RIG-I triggers a signaling-abortive anti-SARS-CoV-2 defense in human lung cells
Nature Immunology, 2021
Efficient immune responses against viral infection are determined by sufficient activation of nucleic acid sensor–mediated innate immunity1,2. Coronavirus disease 2019, caused by severe acute respiratory syndrome coronavirus 2 (SARS-CoV-2), remains an ongoing global pandemic. It is an urgent challenge to clarify the innate recognition mechanism to control this virus.

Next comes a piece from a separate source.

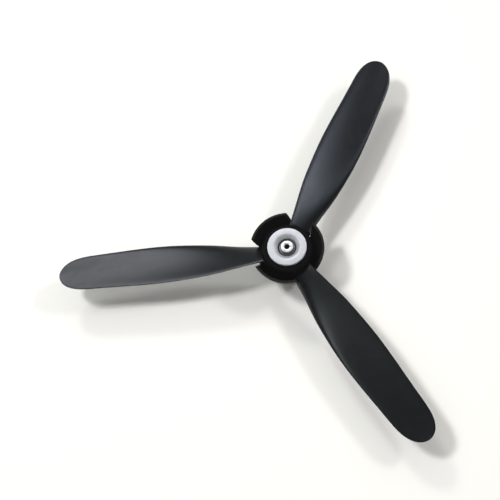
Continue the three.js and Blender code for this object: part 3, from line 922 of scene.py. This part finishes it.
# Lights that show only in gloss.
GLOSS_LIGHTS = [
    ("side", 174, 53, (100, 100), 1.2, (0.9, 1.0, 0.98)),
    ("window", 106, 51, (450, 300), 2.6, (0.95, 0.96, 1.04)),
    ("window_top", 103, 65, (200, 200), 0.15, (1, 1, 1)),
    ("lamp", 31, 46, (140, 140), 1.4, (0.85, 0.93, 1.08)),
    ("fill", 285, 60, (400, 400), 0.4, (1, 1, 1))]


def aim(thing, place, target, up=Vector((0, 1, 0))):
    """Puts a thing at a place in millimetres, its -Z towards the target and its Y near up."""
    back = (place - target).normalized()
    right = up.cross(back).normalized()
    over = back.cross(right)
    thing.matrix_world = Matrix.Translation(place * MM) @ Matrix((right, over, back)).transposed().to_4x4()


def make_camera():
    """The main camera: behind the propeller, about 20 degrees off its axis."""
    camera = scene_object("camera", bpy.data.cameras.new("camera"))
    camera.data.lens = CAMERA_LENS
    camera.data.sensor_width = 36
    camera.data.clip_start = 0.01
    direction = Vector((math.sin(CAMERA_TILT) * math.cos(CAMERA_AZIMUTH),
                        math.sin(CAMERA_TILT) * math.sin(CAMERA_AZIMUTH), math.cos(CAMERA_TILT)))
    up = Vector((-math.sin(CAMERA_ROLL), math.cos(CAMERA_ROLL), 0))
    aim(camera, CAMERA_TARGET + CAMERA_DISTANCE * direction, CAMERA_TARGET, up)
    bpy.context.scene.camera = camera


def area_light(name, azimuth, elevation, size, power, colour):
    """A rectangular light aimed at the frame's origin."""
    light = bpy.data.lights.new(name, "AREA")
    light.shape = "RECTANGLE"
    light.size = size[0] * MM
    light.size_y = size[1] * MM
    light.energy = power
    light.color = colour
    lamp = scene_object(name, light)
    around, up = math.radians(azimuth), math.radians(elevation)
    direction = Vector((math.cos(up) * math.cos(around), math.cos(up) * math.sin(around), math.sin(up)))
    place = direction * LIGHT_DISTANCE
    aim(lamp, place, Vector((0, 0, 0)), Vector((0, 0, 1)))
    return lamp


def make_surroundings():
    """Pale walls round the table under a dark ceiling."""
    world = bpy.data.worlds.new("studio")
    world.use_nodes = True
    tree = world.node_tree
    background = tree.nodes["Background"]
    background.inputs["Strength"].default_value = 1.0
    walls = ramp(tree, upward(tree), [(0.12, (0.87, 0.87, 0.87)), (0.35, (0, 0, 0))])
    tree.links.new(walls, background.inputs["Color"])
    bpy.context.scene.world = world


def set_view():
    """Plain colours, with the blacks lifted a little as glare in a lens does."""
    view = bpy.context.scene.view_settings
    view.view_transform = "Standard"
    view.use_curve_mapping = True
    view.curve_mapping.black_level = (-GLARE, -GLARE, -GLARE)
    view.curve_mapping.update()


def make_floor():
    """A plain pale table top just under the spinner's nose."""
    side = FLOOR_HALF_SIDE
    corners = [(-side, -side, FLOOR_Z), (side, -side, FLOOR_Z), (side, side, FLOOR_Z),
               (-side, side, FLOOR_Z)]
    floor = mesh_object("floor", corners, [(0, 1, 2, 3)])
    floor.data.materials.append(new_material("floor paint", FLOOR_COLOUR, FLOOR_ROUGHNESS)[0])


def make_lights():
    """One set of lights for the floor and one for the gloss."""
    for settings in FLOOR_LIGHTS:
        area_light(*settings).visible_glossy = False
    for settings in GLOSS_LIGHTS:
        area_light(*settings).visible_diffuse = False


make_blades()
make_hub()
make_fasteners()
make_prop_nut()
make_drive_washer()
make_collet()
make_spinner()
set_view()
make_floor()
make_surroundings()
make_lights()
make_camera()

Here we show that retinoic acid–inducible gene-I (RIG-I) sufficiently restrains SARS-CoV-2 replication in human lung cells in a type I/III interferon (IFN)-independent manner. RIG-I recognizes the 3′ untranslated region of the SARS-CoV-2 RNA genome via the helicase domains, but not the C-terminal domain. This new mode of RIG-I recognition does not stimulate its ATPase, thereby aborting the activation of the conventional mitochondrial antiviral-signaling protein-dependent pathways, which is in accordance with lack of cytokine induction. Nevertheless, the interaction of RIG-I with the viral genome directly abrogates viral RNA-dependent RNA polymerase mediation of the first step of replication. Consistently, genetic ablation of RIG-I allows lung cells to produce viral particles that expressed the viral spike protein. By contrast, the anti-SARS-CoV-2 activity was restored by all-trans retinoic acid treatment through upregulation of RIG-I protein expression in primary lung cells derived from patients with chronic obstructive pulmonary disease. Thus, our findings demonstrate the distinctive role of RIG-I as a restraining factor in the early phase of SARS-CoV-2 infection in human lung cells.